Ага, опять тащит меня текст куда-то, тянет, а все из-за слова «корректно». Тут еще одна заводь, совсем уж тинистая — политкорректность. (Кстати, алый листик на влажной зелени смотрится вполне эффектно). Вот уж идея замечательная, но, как и все другие замечательные идеи, она в руках социума ведет себя что дышло — куда повернул, туда и вышло. Если лапше, навешанной на уши, верить — это проявление индивидуальной свободы. Каждый человек в своих действиях всегда прав, поскольку имеет собственные внутренние потребности, а если кто его не одобряет — он противник свободы и проводник идей тоталитаризма. Ярлыков всегда много можно навешать, чего нам стоит. Только свобода границ не имеет, а где она переходит в чистый эгоизм, никто не знает, да и выяснять не собирается, поскольку это неполиткорректно. А по ходу дела выясняется, что если твой собеседник вор, подлец, казнокрад, многоженец или кто там еще, а ты имеешь смелость ему это сказать, то именно ты, а не он, подвергаешься общественному порицанию вплоть до презрения. Короче говоря, замечательное поле для Раскольниковых с их топорами — тут уж никакому Порфирию Петровичу сдаваться не надо, поскольку они ничего не делают запретного, только свободу свою реализуют. Сейчас с кем не поговоришь, все один вопрос задают — а где граница между допустимым и недопустимым, почему хаму нельзя сказать, что он хам, но, с другой стороны, поди докажи, что это хамство, а не свобода самовыражения. Только старые упертые школьные училки продолжают делить мир на черное и белое, что детишек чрезвычайно забавляет и заставляет подозревать в фанатичных тетках пресловутый «совок». Меж тем общество поражено чем-то вроде кессонной болезни. Как пузырьки воздуха, вскипающие в крови, могут погубить человека, так и интоксикация свободой не делает социум здоровым. Да ладно, к чему я это говорю? А вот к чему — как-то спросила я об этом у одного священника, а он мне и отвечает — а зачем Бог дал человеку чувство гадливости? Чтобы различать. Вы свою душу слушайте, не ошибетесь.
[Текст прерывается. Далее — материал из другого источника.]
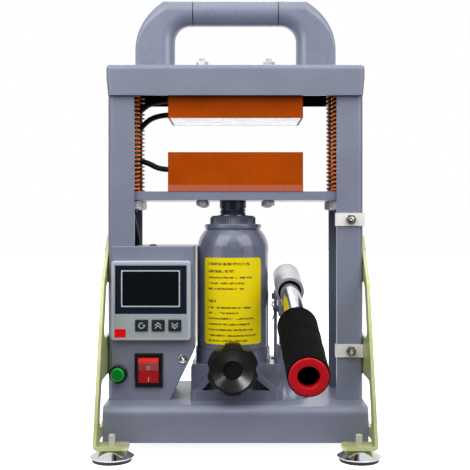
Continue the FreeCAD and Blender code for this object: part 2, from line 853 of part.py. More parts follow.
def make_side_braces():
    """A-shaped zinc plates outside the columns, with windows and inward foot tabs."""
    body = new_body("side_brace")
    foot, heel = D.foot_y + D.tab_half, D.foot_y - D.tab_half
    head = TAB_BOTTOM + D.brace_height
    shoulder = TAB_BOTTOM + D.brace_shoulder
    slope = (foot - D.brace_shoulder_half) / D.brace_shoulder

    def leg_inner(level):
        """Inner edge of a leg at a height above the tabs."""
        return foot - slope * level - D.brace_leg

    prism(body, "YZ", FRAME_HALF, BRACE_OUTER, [
        (-foot, TAB_BOTTOM), (-heel, TAB_BOTTOM), (-heel, TAB_BOTTOM + D.brace_bend),
        (heel, TAB_BOTTOM + D.brace_bend), (heel, TAB_BOTTOM), (foot, TAB_BOTTOM),
        (D.brace_shoulder_half, shoulder), (D.brace_top_half, head),
        (-D.brace_top_half, head), (-D.brace_shoulder_half, shoulder)])
    for low, high in ((D.brace_sill, D.brace_bar_low), (D.brace_bar_high, D.brace_head_low)):
        prism(body, "YZ", FRAME_HALF - OVER, BRACE_OUTER + OVER, [
            (-leg_inner(low), TAB_BOTTOM + low), (leg_inner(low), TAB_BOTTOM + low),
            (leg_inner(high), TAB_BOTTOM + high), (-leg_inner(high), TAB_BOTTOM + high)], cut=True)
    fillet(body, D.brace_corner, lambda edge: runs_along(edge, "x")
           and edge.BoundBox.ZMin > float(TAB_BOTTOM + D.brace_bend + OVER))
    tab_inner = BRACE_OUTER - D.brace_sheet - D.tab_reach
    for side in (-1, 1):
        front, back = (heel, foot) if side > 0 else (-foot, -heel)
        prism(body, "XY", TAB_BOTTOM, TAB_TOP, box_loop(tab_inner, front, BRACE_OUTER, back))
    fillet(body, D.tab_corner, lambda edge: runs_along(edge, "z")
           and near(edge.BoundBox.XMin, tab_inner))
    fillet(body, D.brace_bend, lambda edge: runs_along(edge, "y")
           and near(edge.BoundBox.XMin, BRACE_OUTER) and near(edge.BoundBox.ZMin, TAB_BOTTOM))
    fillet(body, D.brace_bend - D.brace_sheet, lambda edge: runs_along(edge, "y")
           and near(edge.BoundBox.XMin, FRAME_HALF) and near(edge.BoundBox.ZMin, TAB_TOP))
    prism(body, "XY", TAB_BOTTOM - OVER, TAB_TOP + OVER,
          Circle(D.foot_x, -D.foot_y, D.stud / 2), Circle(D.foot_x, D.foot_y, D.stud / 2), cut=True)
    holes = [Circle(sy * D.brace_bolt_spread / 2, level, D.plate_bolt / 2 + D.fit)
             for sy in (-1, 1) for level in (D.brace_bolt_low, D.brace_bolt_high)]
    prism(body, "YZ", FRAME_HALF - OVER, BRACE_OUTER + OVER, *holes, cut=True)
    return group("side_braces", [body, mirrored(body)])


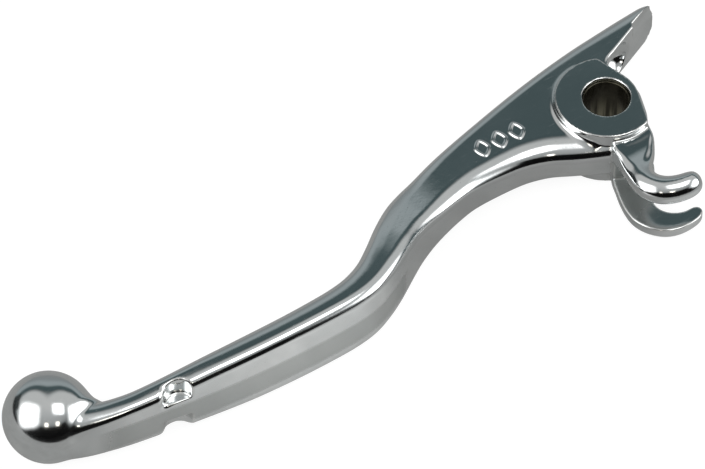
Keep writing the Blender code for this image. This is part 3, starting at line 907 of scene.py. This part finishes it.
bend = w.math("SUBTRACT", w.math("SQRT", w.math("MULTIPLY_ADD", side, side, 0.0625)), 0.25)
roof = w.math("MULTIPLY_ADD", bend, 0.974, zz)
room = w.mix(w.ramp(front, -0.14, 0.10), graded(roof, WALL), graded(zz, TENT))
for az, el, hw, hh, tone in DARK:
    c = sky(az, el)
    across = Vector((-c.y, c.x, 0.0)).normalized()
    over = c.cross(across)
    depth = w.vmath("DOT_PRODUCT", dirn, tuple(c))
    u = w.math("ABSOLUTE", w.math("DIVIDE", w.vmath("DOT_PRODUCT", dirn, tuple(across)), depth))
    v = w.math("ABSOLUTE", w.math("DIVIDE", w.vmath("DOT_PRODUCT", dirn, tuple(over)), depth))
    m = w.math("MULTIPLY", w.ramp(u, hw * 1.2, hw * 0.8), w.ramp(v, hh * 1.2, hh * 0.8))
    room = w.mix(w.math("MULTIPLY", m, w.ramp(depth, 0.05, 0.2)), room, (*tone, 1))
# the unlit gap in front: -133 to 125 degrees round, up to 28 degrees
gap = w.math("MULTIPLY", w.ramp(front, 0.50, 0.62), w.ramp(zz, 0.51, 0.42))
skirting = w.math("MULTIPLY", w.math("MULTIPLY", w.ramp(zz, 0.16, 0.06), w.ramp(side, -0.45, -0.65)), w.ramp(front, -0.55, -0.35))
gap = w.math("MAXIMUM", gap, skirting)
room = w.mix(gap, room, (0.004, 0.004, 0.004, 1))
bg_room = w.new("ShaderNodeBackground", {"Color": room, "Strength": 1.0})
bg_cam = w.new("ShaderNodeBackground", {"Color": (0.97, 0.97, 0.97, 1), "Strength": 1.0})
both = w.new("ShaderNodeMixShader", {0: lp.outputs["Is Camera Ray"], 1: bg_room.outputs[0], 2: bg_cam.outputs[0]})
w.new("ShaderNodeOutputWorld", {"Surface": both.outputs[0]})

# ---------------------------------------------------------------- table
fl = bpy.data.meshes.new("table_top")
bm = bmesh.new()
tilt = (-7.65 + 9.9) / 145.1
S = 3.0
for x, y in ((-S, -S), (S, -S), (S, S), (-S, S)):
    bm.verts.new((x + target.x, y + target.y, -0.00768 + (x + target.x) * tilt))
bm.faces.new(bm.verts)
bm.to_mesh(fl)
bm.free()
floor = bpy.data.objects.new("table_top", fl)
bpy.context.scene.collection.objects.link(floor)
t = Nodes("pale_table")
pos = t.new("ShaderNodeNewGeometry")
lp = t.new("ShaderNodeLightPath")
here = t.vmath("SUBTRACT", pos.outputs["Position"], tuple(target))
ahead = t.vmath("DOT_PRODUCT", here, tuple(FRONT_EDGE))
fleck = t.noise(t.vmath("SCALE", pos.outputs["Position"], scale=1000.0), 0.02, 3.0, 0.5)
pale = t.new("ShaderNodeBsdfDiffuse", {"Color": t.mix(t.ramp(fleck, 0.3, 0.7), (*FLOOR_PALE[0], 1), (*FLOOR_PALE[1], 1)), "Roughness": 0.4})
pale = t.new("ShaderNodeMixShader", {0: 0.82, 1: pale.outputs[0]})
glow = t.new("ShaderNodeEmission", {"Color": (1, 1, 1, 1), "Strength": FLOOR_GLOW})
seen = t.new("ShaderNodeAddShader", {0: pale.outputs[0], 1: glow.outputs[0]})
edge_in = t.ramp(ahead, FLOOR_EDGE[0], FLOOR_EDGE[1])
grey = (*FLOOR_GREY, 1)
# painted pools of light, then painted shade, on the table as the lever mirrors it
for px, py, reach, amount in POOLS:
    far = t.vmath("DISTANCE", pos.outputs["Position"], (px * MM, py * MM, -0.007))
    grey = t.mix(t.ramp(far, reach * MM, 0.2 * reach * MM, 0.0, amount), grey, (0.92, 0.92, 0.91, 1))
for px, py, reach, amount in SHADES:
    far = t.vmath("DISTANCE", pos.outputs["Position"], (px * MM, py * MM, -0.007))
    grey = t.mix(t.ramp(far, reach * MM, 0.2 * reach * MM, 0.0, amount), grey, (0.12, 0.12, 0.12, 1))
mottle = t.noise(t.vmath("SCALE", pos.outputs["Position"], scale=1000.0), 0.11, 2.0, 0.5)
grey = t.mix(t.ramp(mottle, 0.3, 0.7, 0.0, 0.16), grey, (0.12, 0.12, 0.12, 1))
grey = t.mix(edge_in, grey, (0.004, 0.004, 0.004, 1))
lit = t.new("ShaderNodeBsdfPrincipled", {"Base Color": grey, "Roughness": 0.6, "Specular IOR Level": 0.04})
even_grey = t.new("ShaderNodeEmission", {"Color": grey, "Strength": 0.88})
mirrored = t.new("ShaderNodeMixShader", {0: 0.6, 1: lit.outputs[0], 2: even_grey.outputs[0]})
top = t.new("ShaderNodeMixShader", {0: lp.outputs["Is Camera Ray"], 1: mirrored.outputs[0], 2: seen.outputs[0]})
none = t.new("ShaderNodeBsdfTransparent")
both = t.new("ShaderNodeMixShader", {0: pos.outputs["Backfacing"], 1: top.outputs[0], 2: none.outputs[0]})
t.new("ShaderNodeOutputMaterial", {"Surface": both.outputs[0]})
fl.materials.append(t.owner)

bpy.context.scene.view_settings.view_transform = "Standard"
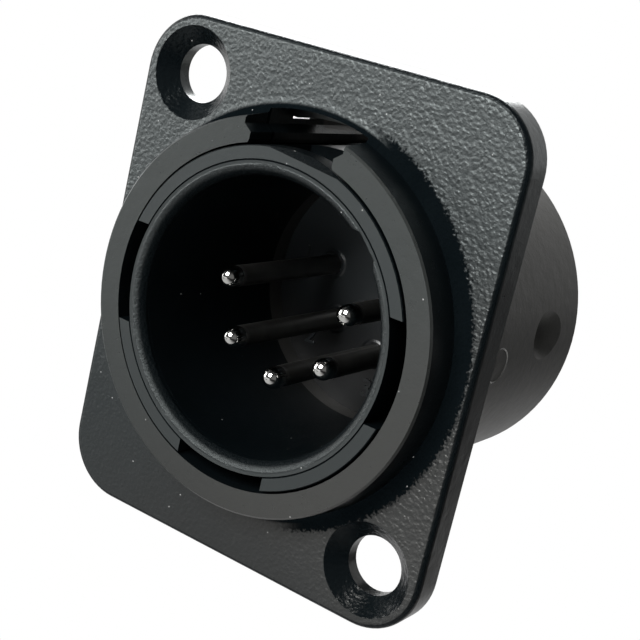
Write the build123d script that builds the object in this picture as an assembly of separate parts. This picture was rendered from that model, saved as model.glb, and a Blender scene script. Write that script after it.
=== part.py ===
from build123d import *
import os
from math import cos, radians, sin, sqrt, tan

# A five pole male panel connector with a rectangular screw flange.
# Lengths are in millimetres. The connector's axis is Y and it faces -Y.
# The flange's rear face, which lies on the panel, is the plane Y = 0, and +Z is up.

# Flange
flange_width = 26.0
flange_height = 31.0
flange_thickness = 2.3
flange_corner_radius = 3.7
flange_front_round = 0.4
flange_rear_chamfer = 0.25

# Screw holes on one diagonal, countersunk from the front
screw_spacing_x = 19.0
screw_spacing_z = 24.0
screw_hole_radius = 1.75
screw_sink_radius = 2.8
screw_rear_relief = 0.4

# Collar that stands proud of the flange, and its cast foot
collar_height = 2.4
collar_wall = 1.5
collar_draft = 0.21
collar_foot_rise = 0.3
collar_foot_spread = 0.89
collar_edge_break = 0.12

# Round can behind the flange
can_front_wall = 0.95
can_length = 16.45
can_rear_break = 0.35
can_rear_wall = 1.4

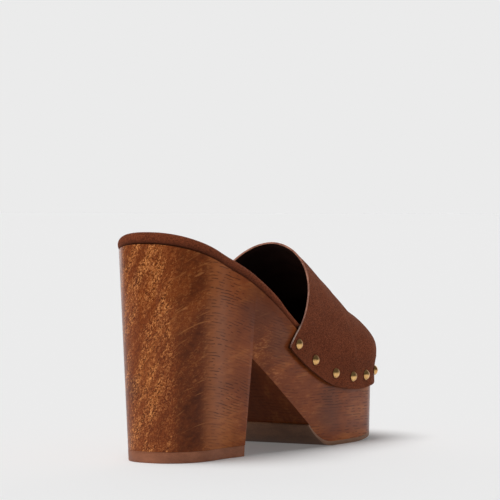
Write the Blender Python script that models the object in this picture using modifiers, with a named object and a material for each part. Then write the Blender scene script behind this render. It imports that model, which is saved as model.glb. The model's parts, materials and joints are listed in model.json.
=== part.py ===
# Platform clog for the right foot: a carved wooden platform with a block heel, a suede covered
# footbed, and a suede upper nailed to the sides of the wood with domed brass studs.
# Metres, +Z up, +X towards the toe, +Y towards the inner side of the foot.
# The origin lies on the floor under the middle of the heel's tread.

import math

import bmesh
import bpy
from mathutils import Vector

# The last, seen from above
LAST_LENGTH = 0.228
SEAT_WIDTH = 0.0592
BALL_WIDTH = 0.0835
SEAT_ROUND = 0.0330
SEAT_SQUARENESS = 2.3
TOE_ROUND = 0.0370

# The block, seen from the side
HEEL_HEIGHT = 0.1196
PLATFORM_HEIGHT = 0.0483
RIM_TOE_RISE = 0.0090
RIM_TOE_CURVE = 1.6
HEEL_LENGTH = 0.0628
HEEL_SIDE_TAPER = 0.0055
HEEL_BACK_TAPER = 0.0034
BREAST_LEAN = 0.0026
ARCH_HEIGHT = 0.0550
ROCKER_LENGTH = 0.0275
ROCKER_HEIGHT = 0.0134
TREAD_LENGTH = 0.0260
TOE_SPRING_LENGTH = 0.0530
TOE_SPRING = 0.0090
PLATFORM_TAPER = 0.0010

# Rubber
TOP_PIECE_THICKNESS = 0.0060
OUTSOLE_THICKNESS = 0.0022
OUTSOLE_FEATHER = 0.0007

# Footbed
FOOTBED_THICKNESS = 0.0062
FOOTBED_OVERHANG = 0.0006
FOOTBED_TUCK = 0.0006
FOOTBED_TUCK_LENGTH = 0.0150
FOOTBED_TUCK_MARGIN = 0.0072
FOOTBED_EDGE_ROUND = 0.0026
SEAT_CUP = 0.0022
CUP_FADE = 0.6

# Upper
LEATHER = 0.0018
UPPER_DROP = 0.0167
SIDE_LENGTH = 0.1208
VAMP_LENGTH = 0.0847
COLLAR_HEIGHT = 0.0676
COLLAR_BOW = 0.0020
WING_REACH = 0.0097
WING_ROUND = 0.0024
INSTEP_FULLNESS = 1.91
TOE_PUFF = 0.0022
TOE_PUFF_HEIGHT = 0.0059
TOE_PUFF_SPREAD = 0.0090
TOE_PUFF_FADE = 4
TOE_BOX_ROUND = 0.0260
TOE_BOX_FRONT = 0.0060
TOE_BOX_SQUARENESS = 2.2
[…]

Слушаю я свою душу не то чтобы очень часто, но теперь, когда листиком стала, то, по крайней мере, внимательно. Наверное, с возрастом чувствительней становишься к этому черному-белому. Конечно, некоторые говорят, что восточный менталитет адекватнее — для них и черное существовать может белому не во вред. Хоть возьмите инь-ян, где они слитны и неразрывны. А я думаю — нет, что-то вы перепутали, ребята! Там между ними граница четкая есть, поэтому они в стороны разнесены, хоть друг к другу и лепятся. А у нас мембрана лопнула, гармония смешалась, структура упростилась, и одна сплошная серость царит и нависает. Энтропия. А говорят — свобода.